Here’s another less formal of my posts, but I figure that I haven’t written much in a long time, and I need to do so.
Ever get the sense of being stared at? I think all of you can pretty much relate. I don’t even have to describe it to you. But what really makes it happen?
Because I’m weird, I decided that I’d try this out myself. On my way to classes, I’d focus on people directly in front of me for at least a minute. As they walked in line, I didn’t notice them do anything strange, such as slowing down, looking around, or scratching their head. Nothing.
The same thing applied for when I was standing in line for lunch. I stared at the back of people’s heads. Nothing.
I have a friend who says she can literally feel people staring at her. I stared at the back of her head for about a minute. Nothing.
Why does it fail when people everywhere (including myself) can seriously feel someone staring at them?

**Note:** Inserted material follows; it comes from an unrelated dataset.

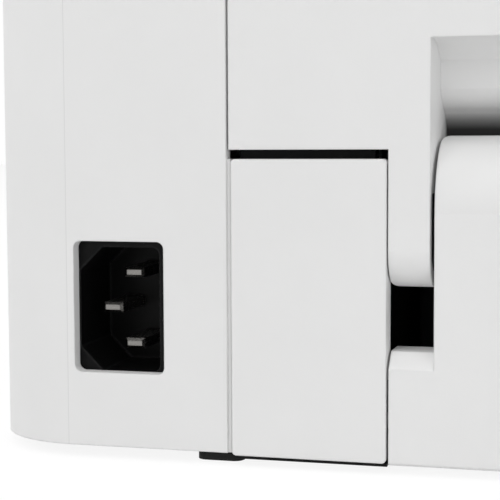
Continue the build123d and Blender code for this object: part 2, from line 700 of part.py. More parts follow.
def grip_solid(grow):
    """Hollow of the grip and the pocket behind the door's lip, grown on every side by the shell round it."""
    face = REAR_Y - GRIP_DEPTH
    pocket = REAR_Y - GRIP_POCKET
    with BuildPart() as solid:
        with BuildSketch(Plane.YZ.offset(PATH_X - BAY_HALF - grow)):
            with BuildLine():
                ThreePointArc((REAR_Y, GRIP_TOP), (REAR_Y - GRIP_SOFFIT_DEPTH, GRIP_SOFFIT), (face, GRIP_CORNER))
                Line((face, GRIP_CORNER), (face, GRIP_RIDGE))
                ThreePointArc((face, GRIP_RIDGE), (REAR_Y - GRIP_NOSE_DEPTH, GRIP_NOSE),
                              (REAR_Y - GRIP_STEP_DEPTH, GRIP_STEP))
                ThreePointArc((REAR_Y - GRIP_STEP_DEPTH, GRIP_STEP), (REAR_Y - GRIP_BEND_DEPTH, GRIP_BEND),
                              (pocket, GRIP_POCKET_Z))
                Polyline((pocket, GRIP_POCKET_Z), (pocket, 0), (REAR_Y + GRIP_SHELL, 0),
                         (REAR_Y + GRIP_SHELL, GRIP_TOP), (REAR_Y, GRIP_TOP))
            make_face()
            if grow > 0:
                offset(amount=grow)
        extrude(amount=2 * (BAY_HALF + grow))
        with BuildSketch(Plane.XZ.offset(-REAR_Y)):
            with Locations((PATH_X, GRIP_TOP)):
                Rectangle(2 * (BAY_HALF + grow), 4 * GRIP_TOP)
        extrude(amount=GRIP_POCKET + 2 * grow, taper=GRIP_DRAFT, mode=Mode.INTERSECT)
        block((-SIDE_X, SIDE_X), (FRONT_Y, REAR_Y), (-HEIGHT, GRIP_SKIRT), mode=Mode.SUBTRACT)
    return solid.part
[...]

I thought about the answer and realized what was wrong with every one of my experiments. I was looking at the back of the head. What would happen if I were in someone’s peripherals and staring at them? I haven’t tried this out yet, but I believe I would get more interesting results.
In his book Blink, Malcolm Gladwell discusses the power of the subconscious, and how it can very good guesses with fewer information than our conscious needs to make the same decisions. Gladwell discusses how students who watched a mere two seconds of a tape of a professor’s lecture made similar decisions about the quality of the professor’s lectures as those who spent time with the professor for an entire semester. (I took the liberty of trying this out for myself and found my predictions surprisingly accurate. I think the most notable signs happen to be gestures, pauses, and facial expressions, as well as how often the professor must refer to notes.)
What’s my point? Well, the subconscious would theoretically be far more powerful and observant than the conscious, right? Thus if someone were in your peripherals and staring at you, your subconscious would give off signals of discomfort that indicate that someone is staring at you. Why would your subconscious do that? Probably because when humans were less evolved and lived in the wild, they needed to know when creatures were stalking them so they could identify the creature and get away.
There is nothing magical about feeling that someone is staring at you. But there is something magical about how peripherals can identify out of a pair of hundreds of eyes those two that could be potentially dangerous.
REFERENCE:
Gladwell, M. (2007). Blink: The power of thinking without thinking. New York, NY: Back Bay Books.